The Blue Dog Seven are spooked by pressure from their constituents and recent polls that show American's approval of Obama's health care initiative has dropped below 50 percent for the first time.
Drive across the seven states they represent: Arkansas, Georgia, Indiana, Louisiana, Ohio, Tennessee, and Utah, turn on your car radio, and you'll know why public opinion has changed. According to Pew research, 22 percent of Americans get their news from talk radio. And conservative talkers have been lying to their listeners about what's in the health care bill.
Lies from Sean Hannity like, "If you don't have private insurance the year that this bill is passed, you can't get that later on from your employer." Lies from Rush Limbaugh that the bill would "outlaw individual private coverage." Lies provided in talking points from the Republican National Committee like "Democrats are proposing a government controlled health insurance system, which will control care, treatments, medicines and even what doctors a patient may see."

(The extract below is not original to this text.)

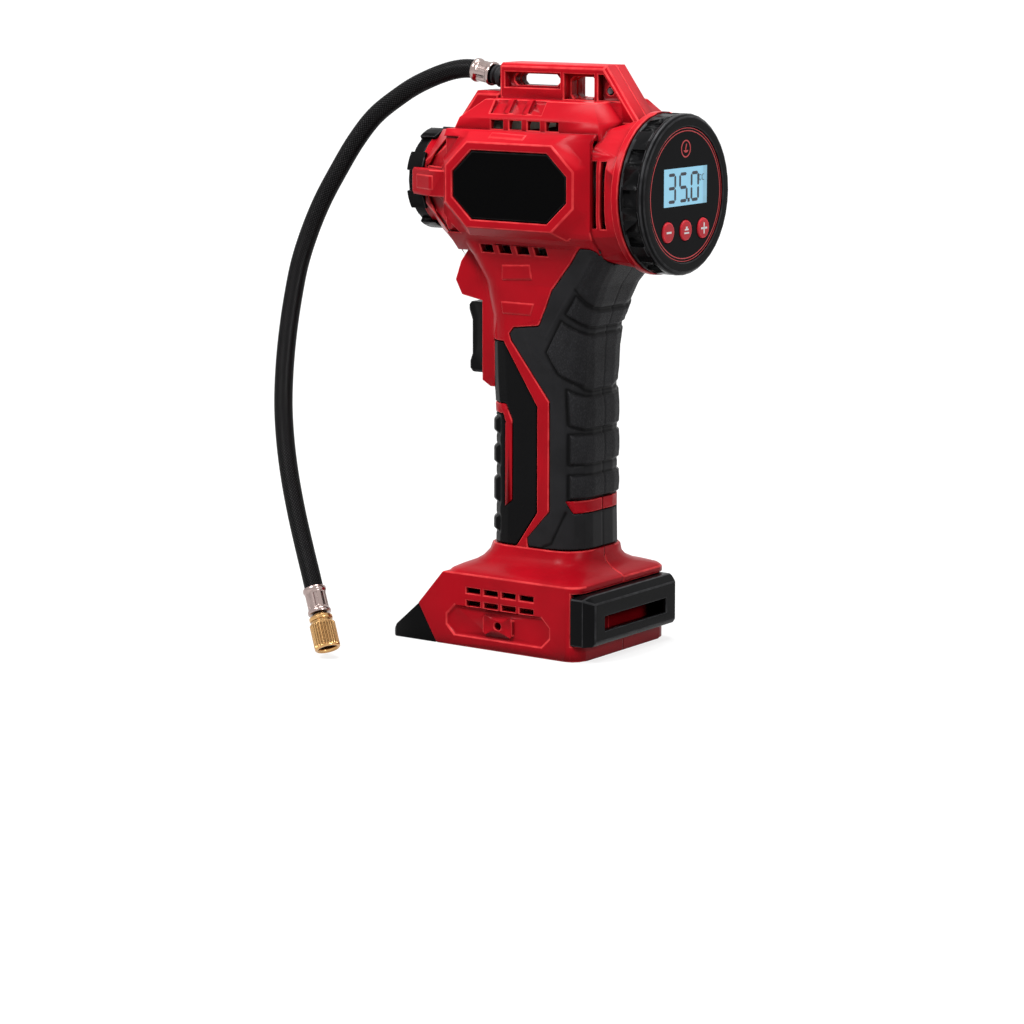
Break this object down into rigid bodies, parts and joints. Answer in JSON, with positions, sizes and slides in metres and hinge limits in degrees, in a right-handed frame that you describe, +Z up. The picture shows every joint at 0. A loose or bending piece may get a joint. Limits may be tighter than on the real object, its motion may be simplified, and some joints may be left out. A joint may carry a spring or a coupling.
{
  "type": "tire inflator",
  "caption": "Cordless pistol-grip tire inflator with a round digital gauge at the rear, a flexible hose with a valve chuck, and a foot that takes a slide-on battery.",
  "frame": {"origin": "centre of the body's box in X and Y, at the bottom of the foot, without the hose", "axes": "+X from the nose towards the gauge's face, +Y to the holder's right, +Z up"},
  "size_m": [0.1868, 0.1311, 0.2575],
  "materials": {
    "red_plastic": "satin moulded",
    "black_plastic": "fine matte texture",
    "gloss_black": "polished",
    "lcd_blue": "lit display",
    "board_green": "solder mask",
    "button_red": "satin",
    "rubber_grey": "grained",
    "seal_rubber": "smooth",
    "steel": "ground",
    "dark_steel": "black oxide",
    "aluminium": "die cast",
    "copper": "drawn copper tube",
    "brass": "turned",
    "nickel": "satin nickel",
    "white_nylon": "moulded",
    "lead_black": "soft sleeve",
    "lead_red": "soft sleeve"
  },
  "bodies": {
    "housing": {"housing_left": "red_plastic", "housing_right": "red_plastic", "screw_fin": "dark_steel", "screw_front_top": "dark_steel", "screw_rear": "dark_steel", "screw_neck": "dark_steel", "screw_grip": "dark_steel", "screw_foot": "dark_steel", "grip_rubber": "rubber_grey", "grip_front_cover": "black_plastic", "side_panel_left": "black_plastic", "side_panel_right": "black_plastic", "front_cap": "black_plastic", "foot_rear_cover": "black_plastic", "foot_toe_left": "black_plastic", "foot_toe_right": "black_plastic", "gauge_bezel": "black_plastic", "gauge_lens": "gloss_black", "lcd_module": "lcd_blue", "gauge_board": "board_green", "pressure_sensor": "black_plastic", "trigger_switch": "black_plastic", "trigger_spring": "steel", "motor_can": "steel", "motor_end_cap": "black_plastic", "motor_magnet": "dark_steel", "crank_bearing": "steel", "pump_frame": "aluminium", "cylinder": "aluminium", "head_gasket": "seal_rubber", "cylinder_head": "aluminium", "air_pipe": "copper", "sensor_pipe": "lead_black", "terminal_block": "black_plastic", "contact_positive": "brass", "contact_negative": "brass", "battery_lead_positive": "lead_red", "motor_lead_positive": "lead_red", "battery_lead_negative": "lead_black", "motor_lead_negative": "lead_black", "outlet_fitting": "nickel", "hose_boot": "seal_rubber", "hose_ferrule_top": "nickel", "hose": "rubber_grey", "hose_ferrule_end": "nickel", "valve_chuck": "brass", "chuck_seal": "seal_rubber"},
    "trigger": {"trigger": "black_plastic"},
    "button_minus": {"button_minus": "button_red"},
    "button_mode": {"button_mode": "button_red"},
    "button_plus": {"button_plus": "button_red"},
    "crank": {"crank_gear": "white_nylon", "crank_shaft": "steel", "crank_pin": "steel"},
    "rotor": {"motor_rotor": "dark_steel", "pinion": "steel"},
    "piston": {"piston": "aluminium", "piston_ring": "seal_rubber", "wrist_pin": "steel"},
    "connecting_rod": {"connecting_rod": "aluminium"}
  },
  "joints": [
    {"name": "trigger_slide", "type": "slide", "parent": "housing", "child": "trigger", "axis": [1, 0, 0], "range_m": [0, 0.006], "stiffness_N_per_m": 600, "deforming": ["trigger_spring"]},
    {"name": "button_minus_slide", "type": "slide", "parent": "housing", "child": "button_minus", "axis": [-1, 0, 0], "range_m": [0, 0.0006], "stiffness_N_per_m": 800},
    {"name": "button_mode_slide", "type": "slide", "parent": "housing", "child": "button_mode", "axis": [-1, 0, 0], "range_m": [0, 0.0006], "stiffness_N_per_m": 800},
    {"name": "button_plus_slide", "type": "slide", "parent": "housing", "child": "button_plus", "axis": [-1, 0, 0], "range_m": [0, 0.0006], "stiffness_N_per_m": 800},
    {"name": "crank_spin", "type": "hinge", "parent": "housing", "child": "crank", "pos_m": [0, 0, 0.1886], "axis": [1, 0, 0], "continuous": true},
    {"name": "motor_spin", "type": "hinge", "parent": "housing", "child": "rotor", "pos_m": [0, 0, 0.209], "axis": [1, 0, 0], "continuous": true},
    {"name": "piston_slide", "type": "slide", "parent": "housing", "child": "piston", "axis": [0, 0, 1], "range_m": [-0.014, 0]},
    {"name": "rod_swing", "type": "hinge", "parent": "piston", "child": "connecting_rod", "pos_m": [-0.0195, 0, 0.2196], "axis": [1, 0, 0], "range_deg": [-17, 17]}
  ],
  "couplings": [
    {"joint": "crank_spin", "follows": "motor_spin", "ratio": -0.275}
  ]
}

Tell a lie often enough, and people will believe it.
And there is nobody there to call them on their lies. Nobody there to set the record straight. Nobody to push back against the propaganda that corporate radio promotes in its own political self interest. In the Blue Dog Seven states, just three stations broadcast any kind of progressive talk. Three progressive radio stations in seven entire states. But Sean Hannity "freely" prevaricates on dozens of radio stations; Rush Limbaugh deceives people on 98 in those seven states alone. 98 publicly owned frequencies where public debate comes second to selling ads for Snapple.
Special assistant to the President for Science, Technology, and Innovation Policy, Susan Crawford told Broadcasting and Cable magazine, "The administration understands the important role traditional terrestrial broadcasting continues to play."
Maybe they should be listening to FCC Commissioner Michael Copps, who says in Broadcast Blues, "If you're concerned about health care or you're concerned about the environment as your number one issue, fine, but a piece of advice from me, is you better make media reform your number two issue, because you won't get anywhere on number one without media reform."
Former Republican Senator Trent Lott had it right when he said Conservative Talk Radio is running the country. There needs to be a showdown, but it's the 1996 Telecommunications Act that should be gunned down.